Going for a pap smear isn’t awful, but it isn’t a great experience. Many women avoid getting it done simply because it’s uncomfortable and can be awkward. According to the World Health Organization however, a smear is the only test done in large populations shown to reduce cervical cancer incidence and mortality.
A new study is contesting this. Researchers from the University of Manchester believe a urine test could be just as effective.
“Many younger women avoid the NHS cervical cancer screening programme because they find it embarrassing or uncomfortable, particularly if they have gynaecological conditions like endometriosis,” says the study’s lead author, Dr Emma Crosbie.
Detecting cervical cancer early is key to treating it in time, scientists say.

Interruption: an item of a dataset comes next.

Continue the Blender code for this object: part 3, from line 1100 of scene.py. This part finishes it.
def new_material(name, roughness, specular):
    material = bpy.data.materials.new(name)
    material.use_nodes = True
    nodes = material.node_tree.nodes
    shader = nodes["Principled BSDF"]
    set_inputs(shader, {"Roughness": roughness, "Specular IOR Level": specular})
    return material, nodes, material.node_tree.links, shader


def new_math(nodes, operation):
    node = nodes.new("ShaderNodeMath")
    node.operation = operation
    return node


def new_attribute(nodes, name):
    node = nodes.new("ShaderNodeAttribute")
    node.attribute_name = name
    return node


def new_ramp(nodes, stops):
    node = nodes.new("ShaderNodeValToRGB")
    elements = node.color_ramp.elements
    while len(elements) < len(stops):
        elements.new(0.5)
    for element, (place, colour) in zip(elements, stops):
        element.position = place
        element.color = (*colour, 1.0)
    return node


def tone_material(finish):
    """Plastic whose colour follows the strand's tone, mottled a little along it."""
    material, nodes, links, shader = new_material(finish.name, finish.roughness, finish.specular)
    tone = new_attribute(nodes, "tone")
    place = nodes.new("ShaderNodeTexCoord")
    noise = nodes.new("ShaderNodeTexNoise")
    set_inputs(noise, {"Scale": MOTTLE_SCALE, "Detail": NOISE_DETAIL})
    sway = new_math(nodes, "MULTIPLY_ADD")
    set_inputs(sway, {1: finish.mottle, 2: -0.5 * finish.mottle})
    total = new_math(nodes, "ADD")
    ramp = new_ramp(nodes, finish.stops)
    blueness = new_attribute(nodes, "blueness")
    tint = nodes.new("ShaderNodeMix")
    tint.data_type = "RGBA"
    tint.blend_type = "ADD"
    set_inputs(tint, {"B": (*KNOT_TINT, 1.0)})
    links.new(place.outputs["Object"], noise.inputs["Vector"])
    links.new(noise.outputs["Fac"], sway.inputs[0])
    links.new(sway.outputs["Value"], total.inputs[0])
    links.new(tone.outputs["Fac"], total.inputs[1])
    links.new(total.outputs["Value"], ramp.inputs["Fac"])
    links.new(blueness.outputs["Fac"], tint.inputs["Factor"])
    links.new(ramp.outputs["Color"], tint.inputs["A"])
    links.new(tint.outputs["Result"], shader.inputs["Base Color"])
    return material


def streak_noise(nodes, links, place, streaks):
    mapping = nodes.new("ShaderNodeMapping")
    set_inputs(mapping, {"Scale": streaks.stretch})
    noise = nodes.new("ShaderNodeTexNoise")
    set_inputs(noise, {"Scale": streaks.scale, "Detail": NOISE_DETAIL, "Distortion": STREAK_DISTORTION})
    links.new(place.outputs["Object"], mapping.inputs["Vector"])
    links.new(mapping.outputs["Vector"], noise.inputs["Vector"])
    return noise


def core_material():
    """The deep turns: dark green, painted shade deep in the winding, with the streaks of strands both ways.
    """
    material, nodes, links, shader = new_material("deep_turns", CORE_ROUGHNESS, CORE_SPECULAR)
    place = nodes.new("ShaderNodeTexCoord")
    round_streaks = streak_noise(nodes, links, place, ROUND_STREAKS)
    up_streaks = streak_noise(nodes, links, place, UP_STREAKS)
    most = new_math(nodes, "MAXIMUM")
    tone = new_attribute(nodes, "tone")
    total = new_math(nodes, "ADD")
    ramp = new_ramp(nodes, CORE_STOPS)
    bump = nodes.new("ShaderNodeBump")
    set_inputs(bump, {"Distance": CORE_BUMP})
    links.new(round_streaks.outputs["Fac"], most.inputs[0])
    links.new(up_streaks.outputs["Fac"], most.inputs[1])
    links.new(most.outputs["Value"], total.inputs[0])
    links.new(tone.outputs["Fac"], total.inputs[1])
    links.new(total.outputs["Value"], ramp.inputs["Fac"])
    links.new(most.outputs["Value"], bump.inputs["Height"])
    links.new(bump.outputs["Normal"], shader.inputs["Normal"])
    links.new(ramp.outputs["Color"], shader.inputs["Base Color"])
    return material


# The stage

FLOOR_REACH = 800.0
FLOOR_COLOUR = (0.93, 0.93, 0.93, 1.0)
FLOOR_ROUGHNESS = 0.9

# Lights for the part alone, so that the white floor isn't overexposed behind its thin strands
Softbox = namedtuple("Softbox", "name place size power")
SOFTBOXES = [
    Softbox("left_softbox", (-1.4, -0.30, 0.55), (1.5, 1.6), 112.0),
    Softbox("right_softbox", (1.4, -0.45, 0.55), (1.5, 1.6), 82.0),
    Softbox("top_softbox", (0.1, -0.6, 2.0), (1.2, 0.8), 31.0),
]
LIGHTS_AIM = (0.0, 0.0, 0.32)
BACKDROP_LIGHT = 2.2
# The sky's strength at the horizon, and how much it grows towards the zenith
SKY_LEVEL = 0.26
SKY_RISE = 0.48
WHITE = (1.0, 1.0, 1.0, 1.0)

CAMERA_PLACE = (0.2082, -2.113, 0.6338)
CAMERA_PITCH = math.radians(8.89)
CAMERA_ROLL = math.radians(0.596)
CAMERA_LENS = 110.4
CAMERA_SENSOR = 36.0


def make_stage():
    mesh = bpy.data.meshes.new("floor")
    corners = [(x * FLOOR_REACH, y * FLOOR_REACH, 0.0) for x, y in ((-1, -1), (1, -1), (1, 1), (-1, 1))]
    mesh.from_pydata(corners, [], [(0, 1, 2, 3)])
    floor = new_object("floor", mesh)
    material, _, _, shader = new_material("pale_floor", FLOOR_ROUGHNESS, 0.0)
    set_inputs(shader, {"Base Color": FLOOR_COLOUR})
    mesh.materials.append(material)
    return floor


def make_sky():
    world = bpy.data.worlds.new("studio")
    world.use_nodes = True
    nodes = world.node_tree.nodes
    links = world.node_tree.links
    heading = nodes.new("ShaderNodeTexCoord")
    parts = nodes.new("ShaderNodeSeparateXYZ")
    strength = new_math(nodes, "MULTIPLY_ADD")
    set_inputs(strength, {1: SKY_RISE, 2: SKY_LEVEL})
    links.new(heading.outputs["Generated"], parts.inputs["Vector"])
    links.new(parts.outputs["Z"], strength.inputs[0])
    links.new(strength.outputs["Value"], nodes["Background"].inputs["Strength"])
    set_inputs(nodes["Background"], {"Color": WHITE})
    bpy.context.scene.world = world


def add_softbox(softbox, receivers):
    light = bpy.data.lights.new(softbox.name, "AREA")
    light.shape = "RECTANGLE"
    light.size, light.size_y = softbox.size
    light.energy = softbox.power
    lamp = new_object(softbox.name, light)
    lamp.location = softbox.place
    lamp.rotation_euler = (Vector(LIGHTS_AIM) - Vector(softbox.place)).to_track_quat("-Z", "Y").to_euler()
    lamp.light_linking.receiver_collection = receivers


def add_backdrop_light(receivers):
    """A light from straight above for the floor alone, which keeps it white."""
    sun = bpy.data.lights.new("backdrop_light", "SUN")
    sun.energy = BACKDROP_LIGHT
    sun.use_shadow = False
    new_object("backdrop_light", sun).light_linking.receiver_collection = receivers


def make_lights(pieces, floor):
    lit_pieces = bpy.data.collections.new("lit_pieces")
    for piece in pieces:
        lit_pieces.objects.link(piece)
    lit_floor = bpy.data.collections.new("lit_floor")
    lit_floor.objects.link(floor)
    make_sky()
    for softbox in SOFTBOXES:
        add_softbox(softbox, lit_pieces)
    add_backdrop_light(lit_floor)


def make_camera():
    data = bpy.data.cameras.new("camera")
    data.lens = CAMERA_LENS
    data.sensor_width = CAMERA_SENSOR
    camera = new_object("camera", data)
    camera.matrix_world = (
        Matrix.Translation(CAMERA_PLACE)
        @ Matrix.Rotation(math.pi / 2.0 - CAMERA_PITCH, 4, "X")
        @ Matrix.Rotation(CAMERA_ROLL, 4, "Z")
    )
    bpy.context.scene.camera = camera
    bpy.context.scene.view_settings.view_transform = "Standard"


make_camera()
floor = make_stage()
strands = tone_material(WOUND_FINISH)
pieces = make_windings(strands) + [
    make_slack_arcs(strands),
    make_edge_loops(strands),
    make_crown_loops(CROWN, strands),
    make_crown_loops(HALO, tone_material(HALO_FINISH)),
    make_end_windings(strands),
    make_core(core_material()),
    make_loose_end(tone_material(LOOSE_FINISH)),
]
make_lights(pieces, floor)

The illness has been found to be most common in women aged 30 to 35 years. Thankfully, the precancerous stage of the deadly disease is detectable as early as 5 to 10 years before this. The bad news is, up to a third of women fail to show up to their smear test, statistics show.
Campaigns encouraging women to attend cervical screenings have helped improve numbers, but the effects aren’t long lasting.
“We clearly need a more sustainable solution,” Crosbie comments.
Urine tests, which are easier to complete and provide more autonomy, proved promising in the study and researchers are looking forward to a trial with a greater number of women.